## Problem requirements
Give the material again in full, matching it exactly.

## Given data

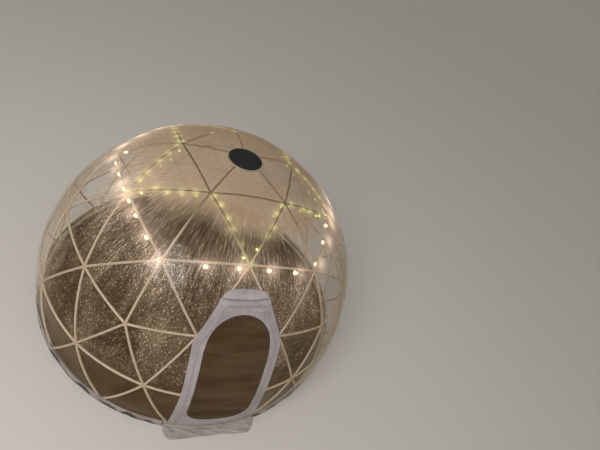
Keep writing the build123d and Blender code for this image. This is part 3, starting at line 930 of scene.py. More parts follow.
@dataclass
class Lights:
    """The string of globe lamps round the second ring, and the fairy bulbs on the thin wire."""

    dome: Dome
    rows: RowMaker
    globe: float = 0.022         # radius
    socket: float = 0.007
    fairy: float = 0.0115
    fairy_spacing: float = 0.128
    fairy_scatter: float = 0.026
    fairy_rings: int = 7
    fairy_sides: int = 10
    fairy_turn: int = 36         # degrees round the dome from one hub on the thin wire to the next
    fairy_steps: int = 12
    globe_sides: int = 24
    socket_sides: int = 16
    ribs: int = 5
    rib: tuple[float, float] = (1.1, 0.86)       # radius on a rib and between ribs, over the socket's

    def lamp_places(self) -> list[Vector]:
        """The middle of each globe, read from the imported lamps.

        Returns:
            The places, from left to right.
        """
        work = bmesh.new()
        work.from_mesh(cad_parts["festoon_lamps"].data)
        bmesh.ops.remove_doubles(work, verts=work.verts, dist=MERGE)
        left, places = set(work.verts), []
        while left:
            island, queue = set(), [left.pop()]
            while queue:
                v = queue.pop()
                island.add(v)
                around = {e.other_vert(v) for e in v.link_edges} & left
                left -= around
                queue += around
            low = [min(v.co[k] for v in island) for k in range(3)]
            high = [max(v.co[k] for v in island) for k in range(3)]
            places.append(Vector(((low[0] + high[0]) / 2, (low[1] + high[1]) / 2, low[2] + self.globe)))
        work.free()
        return sorted(places, key=lambda p: (round(p.x, 4), round(p.y, 4)))

    def socket_profile(self, top: float) -> list[tuple[float, float]]:
        """Profile of a ribbed socket from the globe's neck up to its closed top.

        Args:
            top: its height over the globe's middle.

        Returns:
            Radius and height of each ring.
        """
        low = self.globe * 0.8
        step = (top - low - self.socket) / (2 * self.ribs)
        wide, thin = (self.socket * share for share in self.rib)
        profile = [(0.0, low - 2 * MM), (wide, low - 2 * MM)]
        for k in range(self.ribs):
            profile += [(wide, low + 2 * k * step), (thin, low + (2 * k + 0.9) * step)]
        profile += [(self.socket, top - self.socket), (self.socket * 0.7, top - 0.3 * self.socket)]
        return profile + [(0.0, top)]

    @staticmethod
    def repeated(shape: tuple[Points, Points], places: list[Vector]) -> tuple[Points, Points]:
        """Copies of a shape at each place, as one mesh.

        Args:
            shape: its points and faces.
            places: of the copies.

        Returns:
            The mesh's points and faces.
        """
        points, faces = shape
        return (np.concatenate([points + np.array(p) for p in places]),
                np.concatenate([faces + k * len(points) for k in range(len(places))]))

    def fairy_path(self) -> Points:
        """The thin wire's zigzag between the first and second rings, inside the tubes.

        Returns:
            Points along it.
        """
        share = 1 - (self.dome.tube + 2 * self.fairy) / self.dome.radius
        names = [self.dome.near(1 + k % 2, a) for k, a in enumerate(range(-180, 180, self.fairy_turn))]
        path = []
        for a, b in zip(names, names[1:]):
            p, q = self.dome.hubs[a], self.dome.hubs[b]
            path += [p.slerp(q, t) for t in np.linspace(0, 1, self.fairy_steps)[:-1]]
        return np.array([self.dome.centre + p * self.dome.radius * share for p in path])

    def build(self) -> tuple[Points, Points]:
        """Makes the lamps and bulbs.

        Returns:
            The middle of each globe and of each bulb.
        """
        places = self.lamp_places()
        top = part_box("festoon_lamps")[1].z - max(p.z for p in places)
        globes = self.repeated(lathe(ball(self.globe, self.globe_sides // 2), self.globe_sides), places)
        settle(new_piece("lamp_globes", *globes, GLOBES, self.dome.centre), "lamp_globe", "festoon_lamps")
        sockets = self.repeated(lathe(self.socket_profile(top), self.socket_sides), places)
        settle(new_piece("lamp_sockets", *sockets, SOCKETS, self.dome.centre), "wire")
        bulb = lathe(ball(self.fairy, self.fairy_rings, squash=1.15), self.fairy_sides)
        row = self.rows.lay("fairy_bulbs", [self.fairy_path()], bulb, self.fairy_spacing, FAIRY,
                            self.fairy_scatter)
        settle(row, "fairy_wire")
        corners = np.zeros(3 * len(row.data.vertices))
        row.data.vertices.foreach_get("co", corners)
        each = 2 + (self.fairy_rings - 2) * self.fairy_sides
        return np.array(places), corners.reshape(-1, each, 3).mean(axis=1)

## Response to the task
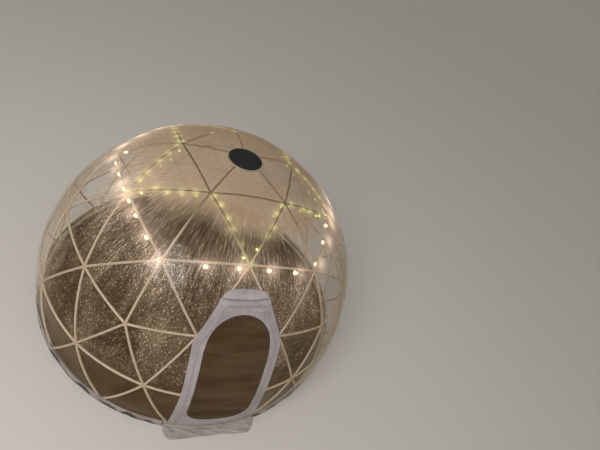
Keep writing the build123d and Blender code for this image. This is part 3, starting at line 930 of scene.py. More parts follow.
@dataclass
class Lights:
    """The string of globe lamps round the second ring, and the fairy bulbs on the thin wire."""

    dome: Dome
    rows: RowMaker
    globe: float = 0.022         # radius
    socket: float = 0.007
    fairy: float = 0.0115
    fairy_spacing: float = 0.128
    fairy_scatter: float = 0.026
    fairy_rings: int = 7
    fairy_sides: int = 10
    fairy_turn: int = 36         # degrees round the dome from one hub on the thin wire to the next
    fairy_steps: int = 12
    globe_sides: int = 24
    socket_sides: int = 16
    ribs: int = 5
    rib: tuple[float, float] = (1.1, 0.86)       # radius on a rib and between ribs, over the socket's

    def lamp_places(self) -> list[Vector]:
        """The middle of each globe, read from the imported lamps.

        Returns:
            The places, from left to right.
        """
        work = bmesh.new()
        work.from_mesh(cad_parts["festoon_lamps"].data)
        bmesh.ops.remove_doubles(work, verts=work.verts, dist=MERGE)
        left, places = set(work.verts), []
        while left:
            island, queue = set(), [left.pop()]
            while queue:
                v = queue.pop()
                island.add(v)
                around = {e.other_vert(v) for e in v.link_edges} & left
                left -= around
                queue += around
            low = [min(v.co[k] for v in island) for k in range(3)]
            high = [max(v.co[k] for v in island) for k in range(3)]
            places.append(Vector(((low[0] + high[0]) / 2, (low[1] + high[1]) / 2, low[2] + self.globe)))
        work.free()
        return sorted(places, key=lambda p: (round(p.x, 4), round(p.y, 4)))

    def socket_profile(self, top: float) -> list[tuple[float, float]]:
        """Profile of a ribbed socket from the globe's neck up to its closed top.

        Args:
            top: its height over the globe's middle.

        Returns:
            Radius and height of each ring.
        """
        low = self.globe * 0.8
        step = (top - low - self.socket) / (2 * self.ribs)
        wide, thin = (self.socket * share for share in self.rib)
        profile = [(0.0, low - 2 * MM), (wide, low - 2 * MM)]
        for k in range(self.ribs):
            profile += [(wide, low + 2 * k * step), (thin, low + (2 * k + 0.9) * step)]
        profile += [(self.socket, top - self.socket), (self.socket * 0.7, top - 0.3 * self.socket)]
        return profile + [(0.0, top)]

    @staticmethod
    def repeated(shape: tuple[Points, Points], places: list[Vector]) -> tuple[Points, Points]:
        """Copies of a shape at each place, as one mesh.

        Args:
            shape: its points and faces.
            places: of the copies.

        Returns:
            The mesh's points and faces.
        """
        points, faces = shape
        return (np.concatenate([points + np.array(p) for p in places]),
                np.concatenate([faces + k * len(points) for k in range(len(places))]))

    def fairy_path(self) -> Points:
        """The thin wire's zigzag between the first and second rings, inside the tubes.

        Returns:
            Points along it.
        """
        share = 1 - (self.dome.tube + 2 * self.fairy) / self.dome.radius
        names = [self.dome.near(1 + k % 2, a) for k, a in enumerate(range(-180, 180, self.fairy_turn))]
        path = []
        for a, b in zip(names, names[1:]):
            p, q = self.dome.hubs[a], self.dome.hubs[b]
            path += [p.slerp(q, t) for t in np.linspace(0, 1, self.fairy_steps)[:-1]]
        return np.array([self.dome.centre + p * self.dome.radius * share for p in path])

    def build(self) -> tuple[Points, Points]:
        """Makes the lamps and bulbs.

        Returns:
            The middle of each globe and of each bulb.
        """
        places = self.lamp_places()
        top = part_box("festoon_lamps")[1].z - max(p.z for p in places)
        globes = self.repeated(lathe(ball(self.globe, self.globe_sides // 2), self.globe_sides), places)
        settle(new_piece("lamp_globes", *globes, GLOBES, self.dome.centre), "lamp_globe", "festoon_lamps")
        sockets = self.repeated(lathe(self.socket_profile(top), self.socket_sides), places)
        settle(new_piece("lamp_sockets", *sockets, SOCKETS, self.dome.centre), "wire")
        bulb = lathe(ball(self.fairy, self.fairy_rings, squash=1.15), self.fairy_sides)
        row = self.rows.lay("fairy_bulbs", [self.fairy_path()], bulb, self.fairy_spacing, FAIRY,
                            self.fairy_scatter)
        settle(row, "fairy_wire")
        corners = np.zeros(3 * len(row.data.vertices))
        row.data.vertices.foreach_get("co", corners)
        each = 2 + (self.fairy_rings - 2) * self.fairy_sides
        return np.array(places), corners.reshape(-1, each, 3).mean(axis=1)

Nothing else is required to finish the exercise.